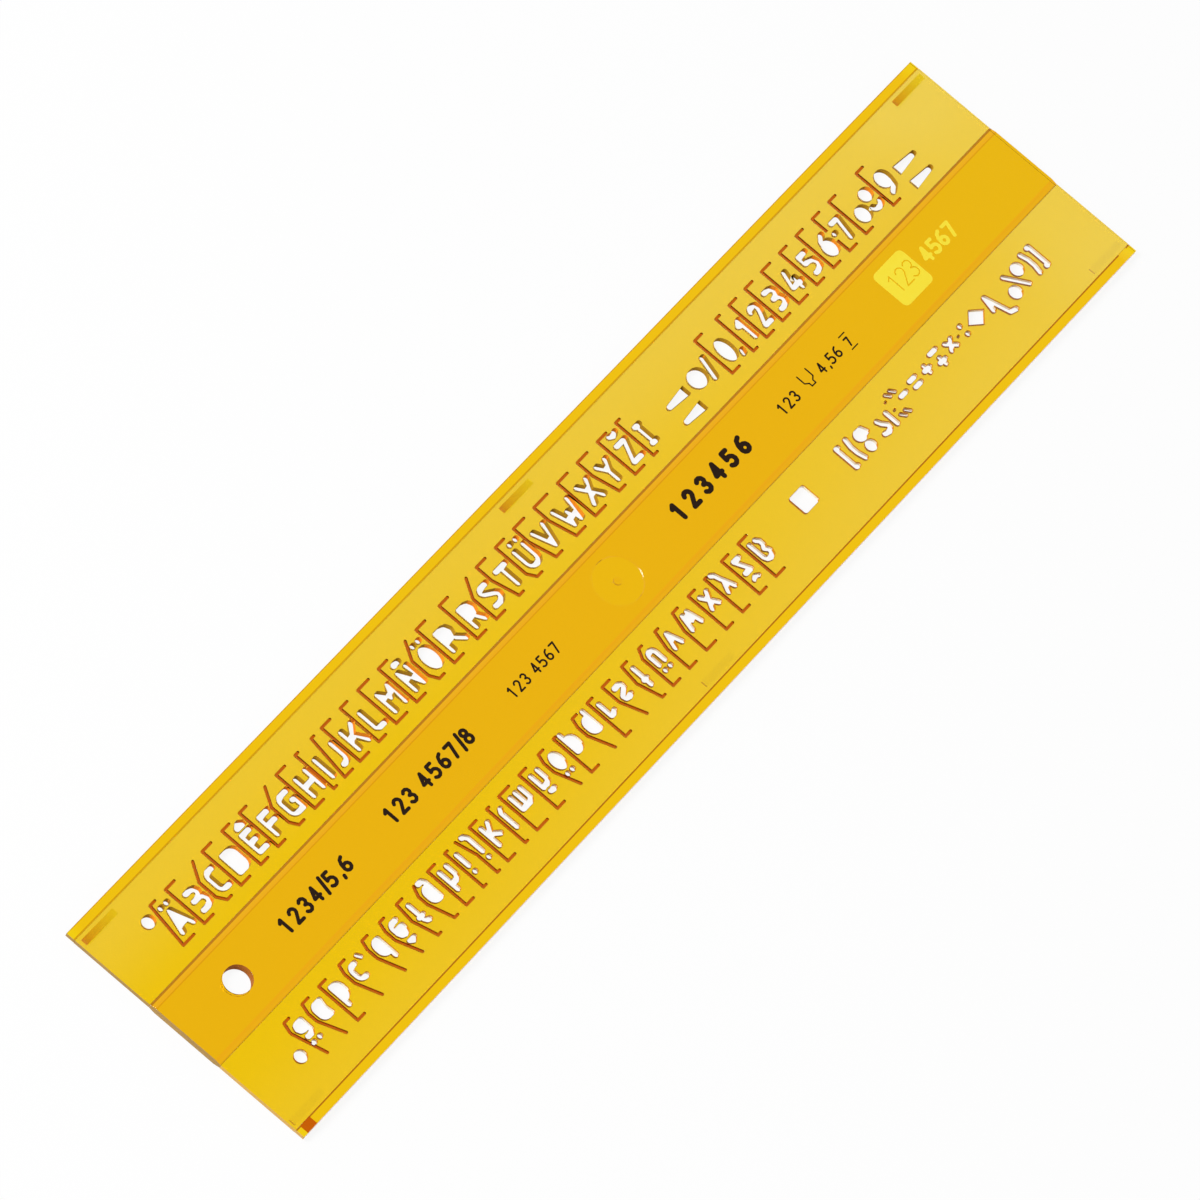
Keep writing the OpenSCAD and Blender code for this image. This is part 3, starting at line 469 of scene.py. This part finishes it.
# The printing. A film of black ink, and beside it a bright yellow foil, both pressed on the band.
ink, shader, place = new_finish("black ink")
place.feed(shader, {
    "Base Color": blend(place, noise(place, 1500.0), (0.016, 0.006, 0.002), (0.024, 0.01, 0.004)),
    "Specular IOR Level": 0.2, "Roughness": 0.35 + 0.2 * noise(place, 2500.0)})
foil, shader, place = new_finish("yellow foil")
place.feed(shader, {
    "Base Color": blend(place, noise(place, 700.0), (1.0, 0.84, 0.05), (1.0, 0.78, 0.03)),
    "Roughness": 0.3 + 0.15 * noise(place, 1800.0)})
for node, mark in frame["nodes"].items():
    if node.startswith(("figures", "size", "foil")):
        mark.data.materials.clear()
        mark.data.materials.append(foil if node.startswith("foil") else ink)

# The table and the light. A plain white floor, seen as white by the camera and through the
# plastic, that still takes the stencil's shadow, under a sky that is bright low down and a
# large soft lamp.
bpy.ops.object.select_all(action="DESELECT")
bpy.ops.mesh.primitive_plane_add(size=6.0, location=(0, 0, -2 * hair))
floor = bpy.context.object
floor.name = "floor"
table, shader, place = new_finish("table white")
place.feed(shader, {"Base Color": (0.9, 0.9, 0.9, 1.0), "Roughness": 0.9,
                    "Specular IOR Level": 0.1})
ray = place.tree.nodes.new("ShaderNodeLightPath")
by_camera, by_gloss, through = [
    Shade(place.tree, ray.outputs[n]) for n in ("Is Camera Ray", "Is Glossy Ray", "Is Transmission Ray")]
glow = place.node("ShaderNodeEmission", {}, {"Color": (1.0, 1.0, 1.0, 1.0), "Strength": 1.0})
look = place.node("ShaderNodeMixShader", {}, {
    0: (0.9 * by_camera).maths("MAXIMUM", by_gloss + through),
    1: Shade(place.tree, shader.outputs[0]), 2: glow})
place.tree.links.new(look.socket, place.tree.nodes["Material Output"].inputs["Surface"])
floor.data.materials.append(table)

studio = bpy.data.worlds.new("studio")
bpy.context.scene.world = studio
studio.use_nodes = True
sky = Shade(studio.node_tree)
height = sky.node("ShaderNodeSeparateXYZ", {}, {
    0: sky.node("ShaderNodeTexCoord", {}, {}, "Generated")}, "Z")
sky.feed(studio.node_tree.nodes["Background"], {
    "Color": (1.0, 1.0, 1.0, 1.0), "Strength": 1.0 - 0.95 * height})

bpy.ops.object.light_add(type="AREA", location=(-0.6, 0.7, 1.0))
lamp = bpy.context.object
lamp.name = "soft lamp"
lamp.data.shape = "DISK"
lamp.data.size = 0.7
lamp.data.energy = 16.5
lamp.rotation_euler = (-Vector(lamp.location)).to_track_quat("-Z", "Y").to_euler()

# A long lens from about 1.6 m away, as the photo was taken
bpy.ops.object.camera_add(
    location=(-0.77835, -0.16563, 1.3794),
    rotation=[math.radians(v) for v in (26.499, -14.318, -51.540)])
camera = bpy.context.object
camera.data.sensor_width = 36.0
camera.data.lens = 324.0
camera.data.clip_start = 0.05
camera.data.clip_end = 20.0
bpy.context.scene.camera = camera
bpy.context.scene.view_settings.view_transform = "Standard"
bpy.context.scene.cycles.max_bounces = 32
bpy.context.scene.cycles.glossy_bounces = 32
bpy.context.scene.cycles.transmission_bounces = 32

==

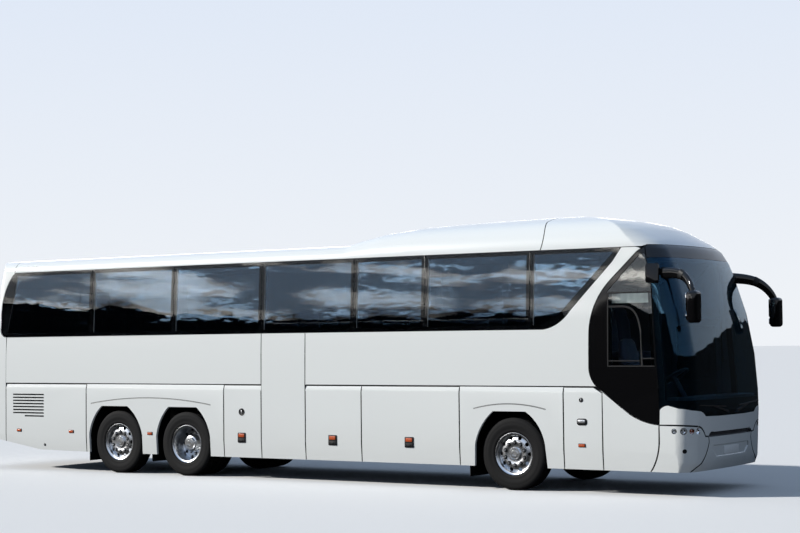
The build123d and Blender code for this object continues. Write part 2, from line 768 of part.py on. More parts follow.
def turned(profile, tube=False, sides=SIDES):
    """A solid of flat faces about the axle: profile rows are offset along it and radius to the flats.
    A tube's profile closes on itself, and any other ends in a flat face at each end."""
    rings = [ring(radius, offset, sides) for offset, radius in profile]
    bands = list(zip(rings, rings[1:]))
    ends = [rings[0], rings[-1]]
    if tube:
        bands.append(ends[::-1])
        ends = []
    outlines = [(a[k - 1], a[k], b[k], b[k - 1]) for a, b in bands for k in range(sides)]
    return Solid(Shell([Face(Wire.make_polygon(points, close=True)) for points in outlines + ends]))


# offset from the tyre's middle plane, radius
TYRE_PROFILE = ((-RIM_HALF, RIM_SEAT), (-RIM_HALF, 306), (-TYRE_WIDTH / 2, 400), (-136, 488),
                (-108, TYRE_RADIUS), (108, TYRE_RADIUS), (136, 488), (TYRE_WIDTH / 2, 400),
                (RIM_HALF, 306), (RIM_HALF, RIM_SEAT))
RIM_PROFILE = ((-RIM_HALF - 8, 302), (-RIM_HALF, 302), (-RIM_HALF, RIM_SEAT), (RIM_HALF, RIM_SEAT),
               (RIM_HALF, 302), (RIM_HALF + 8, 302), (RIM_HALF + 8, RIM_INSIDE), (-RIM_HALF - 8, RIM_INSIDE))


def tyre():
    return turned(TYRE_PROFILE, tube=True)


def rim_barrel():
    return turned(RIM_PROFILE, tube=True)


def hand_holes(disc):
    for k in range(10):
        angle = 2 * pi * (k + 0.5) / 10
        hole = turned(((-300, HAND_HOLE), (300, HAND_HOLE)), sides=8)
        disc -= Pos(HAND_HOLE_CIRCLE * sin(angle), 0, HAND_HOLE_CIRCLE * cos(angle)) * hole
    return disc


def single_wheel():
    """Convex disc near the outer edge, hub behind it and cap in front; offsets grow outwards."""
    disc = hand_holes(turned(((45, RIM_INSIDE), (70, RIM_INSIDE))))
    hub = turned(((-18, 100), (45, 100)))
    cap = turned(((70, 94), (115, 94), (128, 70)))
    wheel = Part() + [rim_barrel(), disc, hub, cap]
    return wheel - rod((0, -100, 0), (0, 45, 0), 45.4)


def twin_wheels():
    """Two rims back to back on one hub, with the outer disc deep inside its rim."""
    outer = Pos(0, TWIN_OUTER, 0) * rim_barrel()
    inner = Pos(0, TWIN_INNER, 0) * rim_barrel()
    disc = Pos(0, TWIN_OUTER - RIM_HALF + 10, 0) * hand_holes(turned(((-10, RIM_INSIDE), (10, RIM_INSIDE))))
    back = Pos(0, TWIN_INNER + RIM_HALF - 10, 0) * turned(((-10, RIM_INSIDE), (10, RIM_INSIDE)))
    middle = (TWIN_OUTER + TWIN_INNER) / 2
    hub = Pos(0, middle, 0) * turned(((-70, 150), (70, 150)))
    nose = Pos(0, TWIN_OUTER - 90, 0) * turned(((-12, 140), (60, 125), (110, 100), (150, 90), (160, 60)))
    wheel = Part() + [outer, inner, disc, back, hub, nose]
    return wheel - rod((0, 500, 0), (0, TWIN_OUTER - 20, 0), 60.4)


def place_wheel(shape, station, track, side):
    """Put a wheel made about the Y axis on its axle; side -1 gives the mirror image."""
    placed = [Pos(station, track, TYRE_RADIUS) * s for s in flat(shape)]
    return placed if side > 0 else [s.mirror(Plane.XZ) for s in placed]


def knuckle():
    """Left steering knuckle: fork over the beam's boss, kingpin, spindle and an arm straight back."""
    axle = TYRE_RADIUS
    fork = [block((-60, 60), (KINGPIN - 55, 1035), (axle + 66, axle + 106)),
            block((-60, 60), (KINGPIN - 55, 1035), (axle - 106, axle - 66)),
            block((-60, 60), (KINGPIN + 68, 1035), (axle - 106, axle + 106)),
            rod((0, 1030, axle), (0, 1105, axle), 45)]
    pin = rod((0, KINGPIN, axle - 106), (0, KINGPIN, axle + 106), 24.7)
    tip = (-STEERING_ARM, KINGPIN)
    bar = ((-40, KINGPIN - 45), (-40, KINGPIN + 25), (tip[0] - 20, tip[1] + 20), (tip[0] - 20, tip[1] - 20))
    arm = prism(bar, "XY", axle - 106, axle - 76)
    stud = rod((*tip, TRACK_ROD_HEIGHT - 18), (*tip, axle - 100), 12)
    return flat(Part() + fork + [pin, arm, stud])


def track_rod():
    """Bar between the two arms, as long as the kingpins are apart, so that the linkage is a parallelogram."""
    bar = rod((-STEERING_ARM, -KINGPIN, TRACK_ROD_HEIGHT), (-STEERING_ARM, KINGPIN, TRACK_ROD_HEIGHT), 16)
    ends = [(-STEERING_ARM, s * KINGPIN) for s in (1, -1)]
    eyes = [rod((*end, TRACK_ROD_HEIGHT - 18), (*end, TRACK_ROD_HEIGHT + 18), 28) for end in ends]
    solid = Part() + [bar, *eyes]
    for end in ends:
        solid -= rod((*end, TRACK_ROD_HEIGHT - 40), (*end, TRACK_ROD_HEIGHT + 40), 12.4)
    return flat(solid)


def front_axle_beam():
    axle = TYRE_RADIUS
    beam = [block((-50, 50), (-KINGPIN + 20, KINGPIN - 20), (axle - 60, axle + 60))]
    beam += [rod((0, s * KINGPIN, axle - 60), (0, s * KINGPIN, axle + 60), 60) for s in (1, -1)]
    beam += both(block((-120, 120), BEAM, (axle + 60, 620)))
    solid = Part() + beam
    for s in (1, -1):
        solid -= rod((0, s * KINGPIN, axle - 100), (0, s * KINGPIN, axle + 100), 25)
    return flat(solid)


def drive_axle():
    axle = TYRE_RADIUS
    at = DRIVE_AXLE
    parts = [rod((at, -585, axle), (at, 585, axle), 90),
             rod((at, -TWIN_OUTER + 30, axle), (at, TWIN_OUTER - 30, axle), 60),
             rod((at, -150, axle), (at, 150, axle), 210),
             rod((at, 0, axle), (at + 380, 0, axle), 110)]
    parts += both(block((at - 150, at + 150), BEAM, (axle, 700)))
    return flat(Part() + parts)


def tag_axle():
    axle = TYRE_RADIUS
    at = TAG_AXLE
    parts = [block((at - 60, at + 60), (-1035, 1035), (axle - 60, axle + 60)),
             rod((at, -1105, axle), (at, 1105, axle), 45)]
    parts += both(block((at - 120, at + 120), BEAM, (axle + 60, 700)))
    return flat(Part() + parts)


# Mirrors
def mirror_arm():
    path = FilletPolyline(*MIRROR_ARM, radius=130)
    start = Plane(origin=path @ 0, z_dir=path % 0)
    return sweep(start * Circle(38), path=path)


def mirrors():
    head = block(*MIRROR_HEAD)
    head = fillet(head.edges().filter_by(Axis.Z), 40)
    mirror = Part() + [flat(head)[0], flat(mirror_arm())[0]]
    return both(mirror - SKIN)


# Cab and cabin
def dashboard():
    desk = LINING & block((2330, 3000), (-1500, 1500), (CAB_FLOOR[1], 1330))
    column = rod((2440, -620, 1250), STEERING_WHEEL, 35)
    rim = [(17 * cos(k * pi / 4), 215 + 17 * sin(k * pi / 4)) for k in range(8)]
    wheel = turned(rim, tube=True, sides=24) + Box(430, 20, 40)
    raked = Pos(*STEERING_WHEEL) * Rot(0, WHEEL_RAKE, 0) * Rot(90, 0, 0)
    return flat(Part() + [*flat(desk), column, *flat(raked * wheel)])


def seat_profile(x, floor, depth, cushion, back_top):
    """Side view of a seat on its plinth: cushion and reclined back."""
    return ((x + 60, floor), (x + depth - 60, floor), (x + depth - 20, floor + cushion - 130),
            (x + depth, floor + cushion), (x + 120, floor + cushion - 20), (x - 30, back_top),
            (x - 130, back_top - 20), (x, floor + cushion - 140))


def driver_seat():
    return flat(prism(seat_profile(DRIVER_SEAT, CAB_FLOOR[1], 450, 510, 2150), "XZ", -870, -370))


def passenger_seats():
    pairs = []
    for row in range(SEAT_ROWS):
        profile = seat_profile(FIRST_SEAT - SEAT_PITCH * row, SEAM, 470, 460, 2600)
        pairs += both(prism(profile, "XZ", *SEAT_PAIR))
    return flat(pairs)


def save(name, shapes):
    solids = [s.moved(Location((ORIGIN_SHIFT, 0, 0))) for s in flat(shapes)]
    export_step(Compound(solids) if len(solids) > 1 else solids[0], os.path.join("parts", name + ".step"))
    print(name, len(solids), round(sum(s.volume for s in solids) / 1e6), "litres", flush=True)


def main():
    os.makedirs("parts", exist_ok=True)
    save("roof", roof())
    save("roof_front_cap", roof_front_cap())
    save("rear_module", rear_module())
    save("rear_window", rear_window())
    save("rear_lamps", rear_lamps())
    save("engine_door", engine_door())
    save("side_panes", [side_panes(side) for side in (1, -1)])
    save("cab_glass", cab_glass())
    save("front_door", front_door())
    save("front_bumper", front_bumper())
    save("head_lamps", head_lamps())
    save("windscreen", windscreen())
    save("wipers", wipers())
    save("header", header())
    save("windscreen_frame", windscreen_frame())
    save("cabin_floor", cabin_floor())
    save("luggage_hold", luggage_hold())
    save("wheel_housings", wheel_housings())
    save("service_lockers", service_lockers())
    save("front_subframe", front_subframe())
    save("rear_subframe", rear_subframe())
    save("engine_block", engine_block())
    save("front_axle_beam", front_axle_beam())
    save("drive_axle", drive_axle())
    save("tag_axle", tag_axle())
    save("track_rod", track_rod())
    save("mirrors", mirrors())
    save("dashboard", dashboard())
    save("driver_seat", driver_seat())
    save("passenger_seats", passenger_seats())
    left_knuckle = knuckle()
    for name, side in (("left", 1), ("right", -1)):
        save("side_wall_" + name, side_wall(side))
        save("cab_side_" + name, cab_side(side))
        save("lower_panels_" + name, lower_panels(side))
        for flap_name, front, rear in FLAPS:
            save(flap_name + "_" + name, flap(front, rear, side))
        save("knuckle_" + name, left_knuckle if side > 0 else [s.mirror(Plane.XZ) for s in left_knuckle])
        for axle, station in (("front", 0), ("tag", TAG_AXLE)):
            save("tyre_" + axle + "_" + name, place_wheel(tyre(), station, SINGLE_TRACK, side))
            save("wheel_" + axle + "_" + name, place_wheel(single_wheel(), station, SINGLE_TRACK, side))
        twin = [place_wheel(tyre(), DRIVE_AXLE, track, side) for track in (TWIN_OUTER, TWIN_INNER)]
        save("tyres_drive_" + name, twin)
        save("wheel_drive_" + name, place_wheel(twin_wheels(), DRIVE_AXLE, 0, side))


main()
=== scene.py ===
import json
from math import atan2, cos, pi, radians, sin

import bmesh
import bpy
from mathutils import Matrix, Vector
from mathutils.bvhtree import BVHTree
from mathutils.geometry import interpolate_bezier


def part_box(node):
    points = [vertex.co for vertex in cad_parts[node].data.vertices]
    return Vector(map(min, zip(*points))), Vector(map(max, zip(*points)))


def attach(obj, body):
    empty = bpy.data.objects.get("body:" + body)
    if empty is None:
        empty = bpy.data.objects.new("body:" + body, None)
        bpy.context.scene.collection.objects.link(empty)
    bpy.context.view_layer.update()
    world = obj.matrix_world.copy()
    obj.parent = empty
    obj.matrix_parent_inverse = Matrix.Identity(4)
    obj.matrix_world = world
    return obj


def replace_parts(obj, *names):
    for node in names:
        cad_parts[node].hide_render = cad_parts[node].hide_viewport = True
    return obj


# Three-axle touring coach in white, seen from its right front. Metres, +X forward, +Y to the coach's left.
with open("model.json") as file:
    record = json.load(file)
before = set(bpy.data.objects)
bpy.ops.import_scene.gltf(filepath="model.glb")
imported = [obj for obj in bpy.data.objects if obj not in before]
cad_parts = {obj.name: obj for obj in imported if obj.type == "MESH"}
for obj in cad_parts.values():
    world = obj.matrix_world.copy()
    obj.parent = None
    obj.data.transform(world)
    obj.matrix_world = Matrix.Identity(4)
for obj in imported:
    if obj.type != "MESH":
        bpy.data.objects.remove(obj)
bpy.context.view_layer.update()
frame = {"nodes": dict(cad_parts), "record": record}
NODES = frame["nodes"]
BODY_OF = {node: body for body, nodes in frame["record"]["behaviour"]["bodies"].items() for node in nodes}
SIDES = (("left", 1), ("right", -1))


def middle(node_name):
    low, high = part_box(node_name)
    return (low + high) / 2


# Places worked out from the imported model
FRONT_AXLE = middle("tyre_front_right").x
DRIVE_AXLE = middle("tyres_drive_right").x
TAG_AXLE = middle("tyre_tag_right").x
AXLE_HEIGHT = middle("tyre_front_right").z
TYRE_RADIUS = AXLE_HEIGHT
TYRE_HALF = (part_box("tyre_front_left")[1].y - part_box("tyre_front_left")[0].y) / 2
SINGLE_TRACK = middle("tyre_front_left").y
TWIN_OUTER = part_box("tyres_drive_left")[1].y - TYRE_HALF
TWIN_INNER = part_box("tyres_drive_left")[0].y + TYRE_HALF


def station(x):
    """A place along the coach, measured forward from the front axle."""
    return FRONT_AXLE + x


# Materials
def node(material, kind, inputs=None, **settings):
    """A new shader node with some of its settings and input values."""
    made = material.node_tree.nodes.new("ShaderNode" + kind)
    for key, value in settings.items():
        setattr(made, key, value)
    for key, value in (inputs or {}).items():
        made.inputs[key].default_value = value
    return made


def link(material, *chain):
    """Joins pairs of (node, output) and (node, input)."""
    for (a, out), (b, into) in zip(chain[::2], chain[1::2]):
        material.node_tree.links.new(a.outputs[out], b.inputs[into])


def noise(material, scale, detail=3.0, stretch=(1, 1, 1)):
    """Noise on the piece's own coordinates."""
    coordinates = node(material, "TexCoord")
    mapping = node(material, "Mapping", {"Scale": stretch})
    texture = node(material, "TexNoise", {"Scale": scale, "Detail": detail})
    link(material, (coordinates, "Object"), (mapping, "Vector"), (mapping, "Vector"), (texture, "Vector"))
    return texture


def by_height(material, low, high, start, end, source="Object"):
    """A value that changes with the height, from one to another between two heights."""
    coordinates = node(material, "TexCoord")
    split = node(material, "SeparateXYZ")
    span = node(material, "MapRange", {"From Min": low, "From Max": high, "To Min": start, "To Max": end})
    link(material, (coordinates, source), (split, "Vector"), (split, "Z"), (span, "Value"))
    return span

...

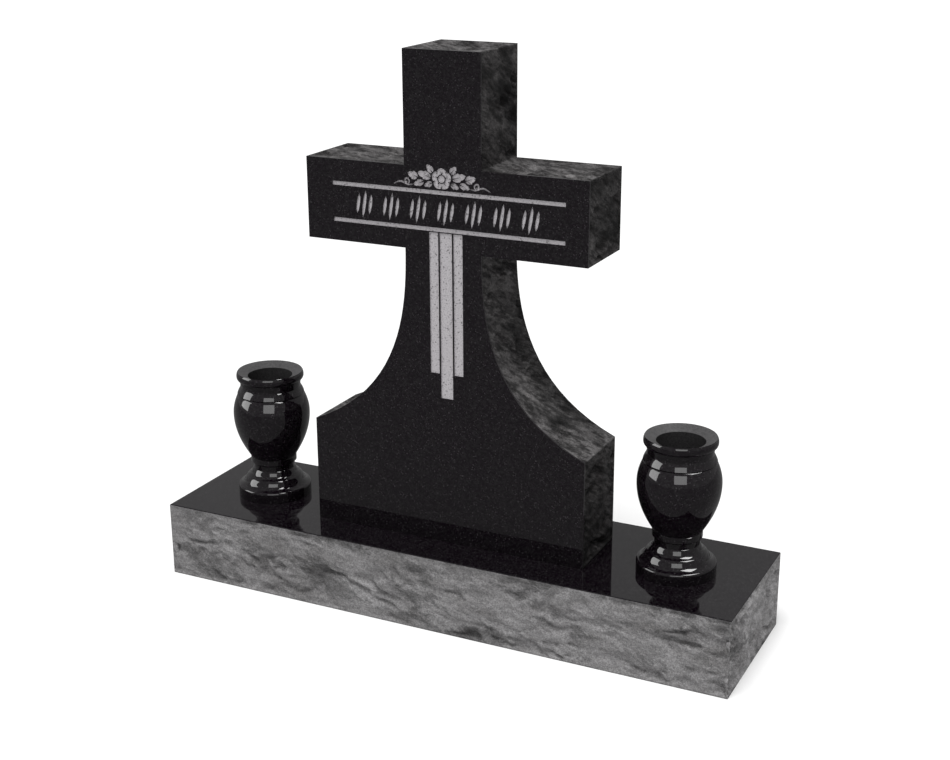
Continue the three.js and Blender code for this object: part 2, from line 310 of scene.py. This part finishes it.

> _Task details_: Only the lines from the one holding "for flap_name, front, rear" through the one holding "if empty is" are wanted; retype them exactly.

> _Expected output_:
        for flap_name, front, rear in FLAPS:
            save(flap_name + "_" + name, flap(front, rear, side))
        save("knuckle_" + name, left_knuckle if side > 0 else [s.mirror(Plane.XZ) for s in left_knuckle])
        for axle, station in (("front", 0), ("tag", TAG_AXLE)):
            save("tyre_" + axle + "_" + name, place_wheel(tyre(), station, SINGLE_TRACK, side))
            save("wheel_" + axle + "_" + name, place_wheel(single_wheel(), station, SINGLE_TRACK, side))
        twin = [place_wheel(tyre(), DRIVE_AXLE, track, side) for track in (TWIN_OUTER, TWIN_INNER)]
        save("tyres_drive_" + name, twin)
        save("wheel_drive_" + name, place_wheel(twin_wheels(), DRIVE_AXLE, 0, side))


main()
=== scene.py ===
import json
from math import atan2, cos, pi, radians, sin

import bmesh
import bpy
from mathutils import Matrix, Vector
from mathutils.bvhtree import BVHTree
from mathutils.geometry import interpolate_bezier


def part_box(node):
    points = [vertex.co for vertex in cad_parts[node].data.vertices]
    return Vector(map(min, zip(*points))), Vector(map(max, zip(*points)))


def attach(obj, body):
    empty = bpy.data.objects.get("body:" + body)
    if empty is None:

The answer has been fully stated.